> Your goal
From the entries below, count the lines with "Blender". Write only the count.

> Object modeling scripts
((

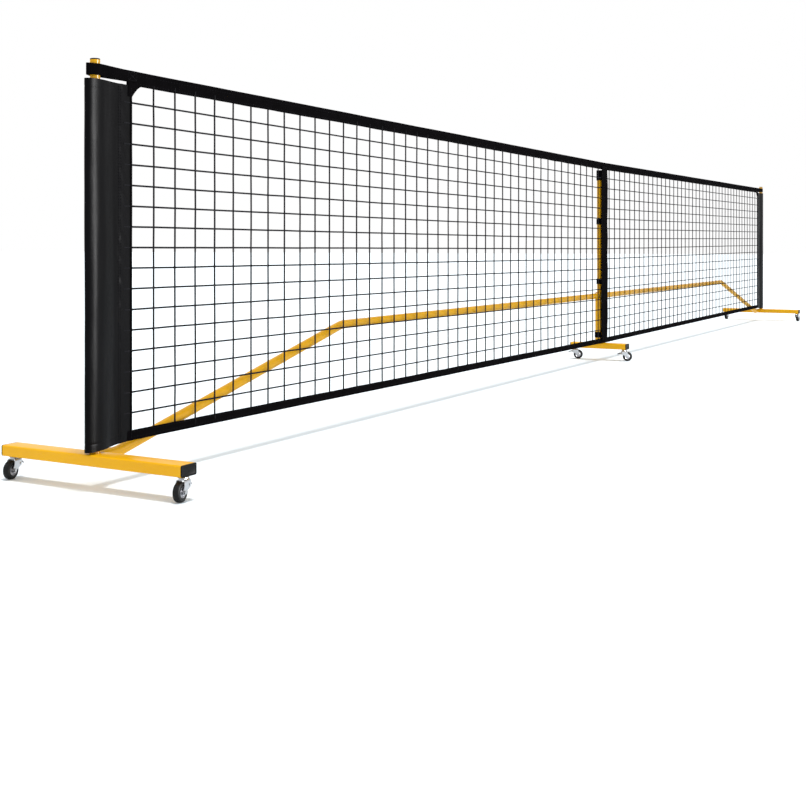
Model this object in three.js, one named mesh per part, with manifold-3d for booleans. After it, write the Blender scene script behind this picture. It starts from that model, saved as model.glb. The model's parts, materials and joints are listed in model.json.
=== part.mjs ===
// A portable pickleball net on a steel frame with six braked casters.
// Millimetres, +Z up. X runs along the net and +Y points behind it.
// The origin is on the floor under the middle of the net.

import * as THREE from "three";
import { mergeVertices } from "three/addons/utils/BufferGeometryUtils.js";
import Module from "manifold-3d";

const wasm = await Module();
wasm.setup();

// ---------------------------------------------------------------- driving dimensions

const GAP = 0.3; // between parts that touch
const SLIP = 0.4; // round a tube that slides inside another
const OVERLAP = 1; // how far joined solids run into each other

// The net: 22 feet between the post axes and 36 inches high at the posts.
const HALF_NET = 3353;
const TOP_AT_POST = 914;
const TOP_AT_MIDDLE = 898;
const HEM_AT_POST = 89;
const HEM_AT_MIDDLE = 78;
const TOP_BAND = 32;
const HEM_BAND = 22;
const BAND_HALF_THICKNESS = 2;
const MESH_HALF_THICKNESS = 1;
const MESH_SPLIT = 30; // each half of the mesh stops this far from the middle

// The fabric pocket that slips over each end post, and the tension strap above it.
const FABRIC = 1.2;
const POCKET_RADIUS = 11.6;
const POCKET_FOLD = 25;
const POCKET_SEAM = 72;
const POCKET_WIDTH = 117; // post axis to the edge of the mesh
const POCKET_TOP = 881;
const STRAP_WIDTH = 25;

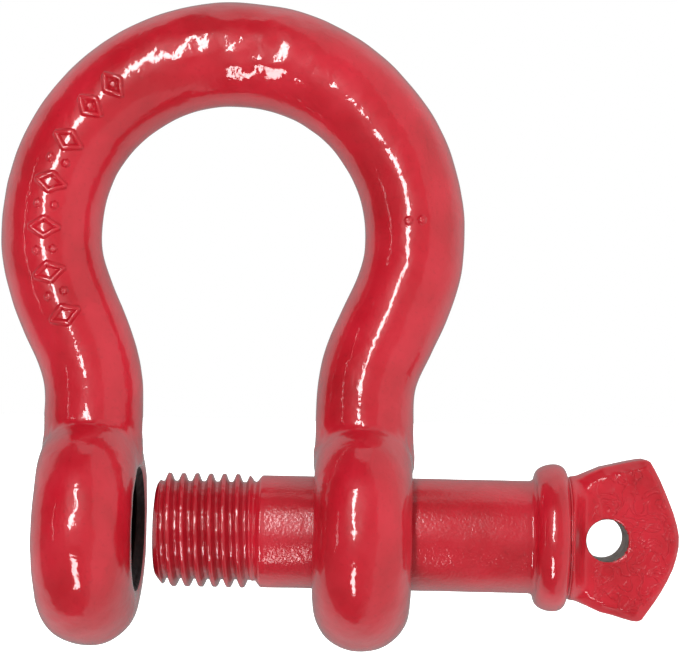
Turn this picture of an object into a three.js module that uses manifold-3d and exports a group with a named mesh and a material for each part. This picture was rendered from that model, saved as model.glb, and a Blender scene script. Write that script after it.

))

> Finished task
2